In 1950, Martineau joined the Council of the Brewers' Society, an appointment which would last for sixteen years. At the same time, he was appointed Chairman of the Publications Committee at the Institute of Brewing, in which post he remained until 1952. Between 1954 and 1956, he served as President of the Institute of Brewing and in 1955 he was appointed Master of the Brewers' Company for a year. He had overseen the reconstruction of the latter company's bomb-damaged hall after the war as Chairman of the Hall Committee. Away from his profession, Martineau was also chairman of the governors at Dame Alice Owen's School and Aldenham School.[8]
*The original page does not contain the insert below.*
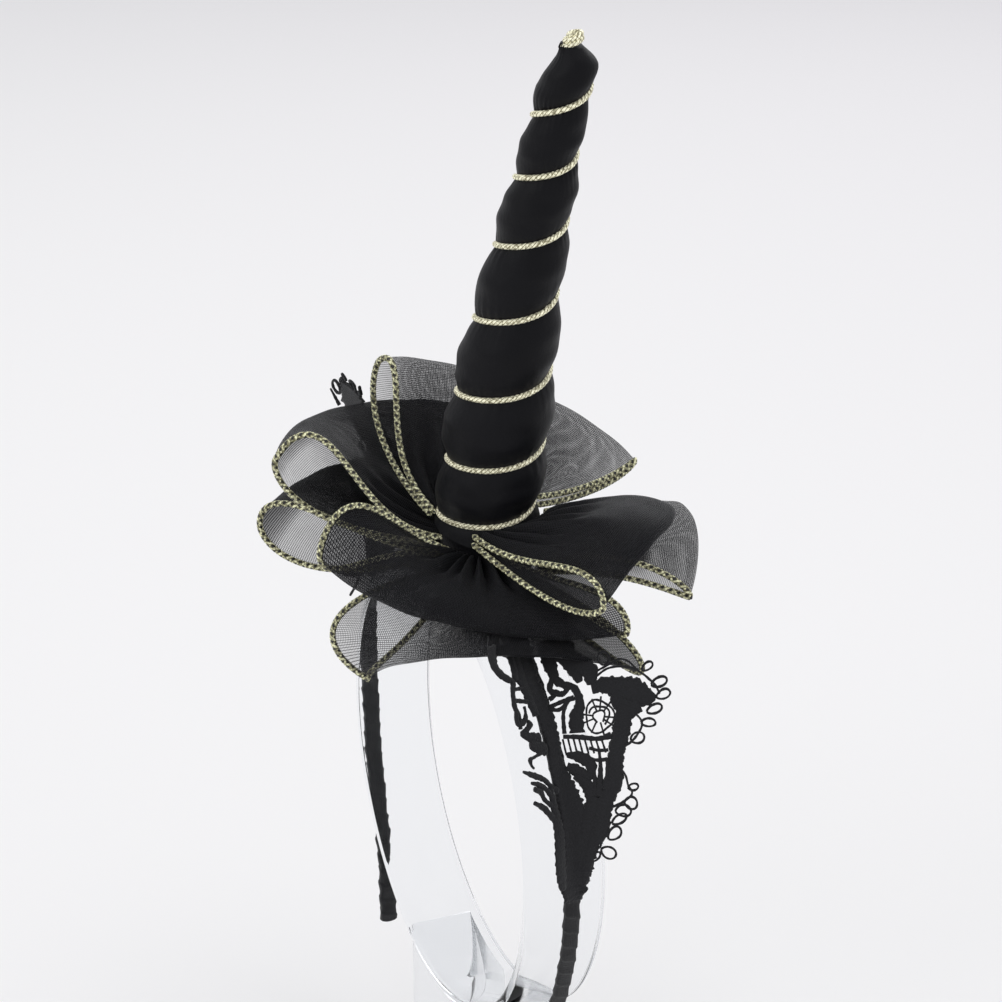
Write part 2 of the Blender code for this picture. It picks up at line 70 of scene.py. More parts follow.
def add_node(near, kind, sockets=None, **settings):
    """Add a shader node in the material of the given node or socket.

    A socket takes a number, a colour or another node's output.
    """
    made = near.id_data.nodes.new("ShaderNode" + kind)
    for name, value in settings.items():
        setattr(made, name, value)
    for socket, value in (sockets or {}).items():
        if isinstance(value, bpy.types.NodeSocket):
            near.id_data.links.new(value, made.inputs[socket])
        else:
            made.inputs[socket].default_value = value
    return made


def calc(operation, *values):
    """The output of a Math node; at least one of the values is another node's output."""
    near = next(value for value in values if isinstance(value, bpy.types.NodeSocket))
    return add_node(near, "Math", dict(enumerate(values)), operation=operation).outputs[0]


def ramp(value, start, end, low=0, high=1, **settings):
    """From low to high as the value goes from start to end, and no further."""
    return add_node(value, "MapRange", {"Value": value, "From Min": start, "From Max": end,
                                        "To Min": low, "To Max": high}, **settings).outputs[0]


def mix_colour(share, low, high):
    """The colour between low and high at a share that varies over the surface."""
    return add_node(share, "Mix", {0: share, 6: low, 7: high}, data_type="RGBA").outputs[2]


def new_material(name, colour, roughness, **sockets):
    """A material and its shader, with the values that don't vary."""
    material = bpy.data.materials.new(name)
    material.use_nodes = True
    shader = material.node_tree.nodes["Principled BSDF"]
    shader.inputs["Base Color"].default_value = colour
    shader.inputs["Roughness"].default_value = roughness
    for socket, value in sockets.items():
        shader.inputs[socket.replace("_", " ")].default_value = value
    return material, shader


def drive(shader, **sockets):
    """Let the outputs of other nodes set the shader's sockets."""
    for socket, output in sockets.items():
        shader.id_data.links.new(output, shader.inputs[socket.replace("_", " ")])


def noise(shader, scale, detail=3):
    """Noise on the piece's own coordinates, at a scale in waves to the metre."""
    place = add_node(shader, "TexCoord").outputs["Object"]
    return add_node(shader, "TexNoise",
                    {"Vector": place, "Scale": scale, "Detail": detail}).outputs["Fac"]


def bump(shader, height, distance, strength=1):
    """Raise the surface by a height from 0 to 1 times a distance in metres."""
    relief = add_node(shader, "Bump", {"Height": height, "Distance": distance,
                                       "Strength": strength})
    drive(shader, Normal=relief.outputs["Normal"])


def round_sharp_edges(width, segments):
    """Bevel every edge of the active piece where the surface turns a sharp corner."""
    bpy.ops.object.mode_set(mode="EDIT")
    bpy.ops.mesh.select_mode(type="EDGE")
    bpy.ops.mesh.select_all(action="DESELECT")
    bpy.ops.mesh.edges_select_sharp(sharpness=radians(50))
    bpy.ops.mesh.bevel(offset=width, segments=segments)
    bpy.ops.object.mode_set(mode="OBJECT")


def settle(name, material):
    """Name the active piece, apply its place, smooth its round faces and dress it."""
    piece = bpy.context.object
    piece.name = name
    bpy.ops.object.transform_apply()
    bpy.ops.object.shade_smooth_by_angle(angle=radians(40))
    piece.data.materials.append(material)
    return piece


clear_acrylic, shader = new_material(
    "clear_acrylic", ACRYLIC_COLOUR, 0.03, IOR=1.12, Transmission_Weight=1)
drive(shader, Roughness=ramp(noise(shader, 90, detail=6), 0, 1, *ACRYLIC_HAZE))
bump(shader, noise(shader, 60), 0.00004, strength=0.5)

bpy.ops.mesh.primitive_cylinder_add(
    vertices=RING_SIDES, radius=RING_RADIUS + RING_THICKNESS / 2, depth=RING_WIDTH,
    location=(0, 0, RING_CENTRE_HEIGHT), rotation=(radians(90), 0, 0))
# The two end faces are drawn in by the wall and joined through the middle
bpy.ops.object.mode_set(mode="EDIT")
bpy.ops.mesh.select_mode(type="FACE")
bpy.ops.mesh.select_face_by_sides(number=4, type="GREATER", extend=False)
bpy.ops.mesh.inset(thickness=RING_THICKNESS)
bpy.ops.mesh.bridge_edge_loops()
round_sharp_edges(RIM_ROUNDING, 2)
ring = settle("clear_ring", clear_acrylic)
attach(ring, "root")
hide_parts("stand_ring")


# Post and foot of the stand: two blocks of cast acrylic, sawn, polished and glued.
# The post's top is hollowed to the ring's curve, and the foot stands on the table.
FOOT_SIZE = (0.076, 0.08, 0.005)
FOOT_ROUNDING = 0.0012
POST_SIZE = (0.026, 0.018)
POST_OFFSET = -0.012
POST_ROUNDING = 0.0005
GAP = 0.0003

seat_radius = RING_RADIUS + RING_THICKNESS / 2 + GAP
post_reach = abs(POST_OFFSET) + POST_SIZE[0] / 2
post_foot = FOOT_SIZE[2] + GAP
post_head = RING_CENTRE_HEIGHT - sqrt(seat_radius ** 2 - post_reach ** 2)
bpy.ops.mesh.primitive_cylinder_add(
    vertices=RING_SIDES, radius=seat_radius, depth=POST_SIZE[1] * 2,
    location=(0, 0, RING_CENTRE_HEIGHT), rotation=(radians(90), 0, 0))
ring_seat = bpy.context.object
bpy.ops.mesh.primitive_cube_add(
    size=1, location=(POST_OFFSET, 0, (post_head + post_foot) / 2),
    scale=(*POST_SIZE, post_head - post_foot))
post = bpy.context.object
bpy.ops.object.transform_apply()
cut = post.modifiers.new("ring seat", "BOOLEAN")
cut.operation = "DIFFERENCE"
cut.object = ring_seat
bpy.ops.object.modifier_apply(modifier=cut.name)
bpy.data.objects.remove(ring_seat)
round_sharp_edges(POST_ROUNDING, 2)
post = settle("clear_post", clear_acrylic)
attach(post, "root")
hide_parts("stand_post")

bpy.ops.mesh.primitive_cube_add(size=1, location=(0, 0, FOOT_SIZE[2] / 2), scale=FOOT_SIZE)
bpy.ops.object.transform_apply()
round_sharp_edges(FOOT_ROUNDING, 4)
foot = settle("clear_foot", clear_acrylic)
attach(foot, "root")
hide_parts("stand_base")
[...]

His obituary in the Journal of the Institute of Brewing records that "his heart was especially close to research and to education" in the brewing industry; he was described as don-like and an intellectual. He died on 3 June 1982.[8]

References

  1. Brewers' Journal and Hop and Malt Trades' Review. 1911. p. 164. Retrieved 9 November 2023. Maurice Richard Martineau...
  2. Aplin, John, The Inheritance of Genius: a Thackeray Family Biography, 2010 (Cambridge: Lutterworth Press), p. 299
  3. "Marriages", Times (London), 24 April 1936, p. 21
  4. Mostyn-Owen, William (8 November 1995, "Obituary: Catherine Martineau", The Independent. Retrieved 28 April 2016.
  5. Ritchie, Berry (1992). An Uncommon Brewer, the Story of Whitbread. London: James & James. p. 39. ISBN 978-0907383369.
  6. "Rockland, St Mary's Road; home of Francis Martineau Lupton and daughter Olive Middleton". Leeds City Council. 2021. Retrieved 20 October 2023.
  7. Ritchie, Berry (1992). An Uncommon Brewer, the Story of Whitbread. London: James & James. p. 57. ISBN 978-0907383369.
  8. 1 2 3 4 "Obituary", Journal of the Institute of Brewing, vol. 88, 1982, pp. 297–298 (subscription required). Retrieved 28 April 2016.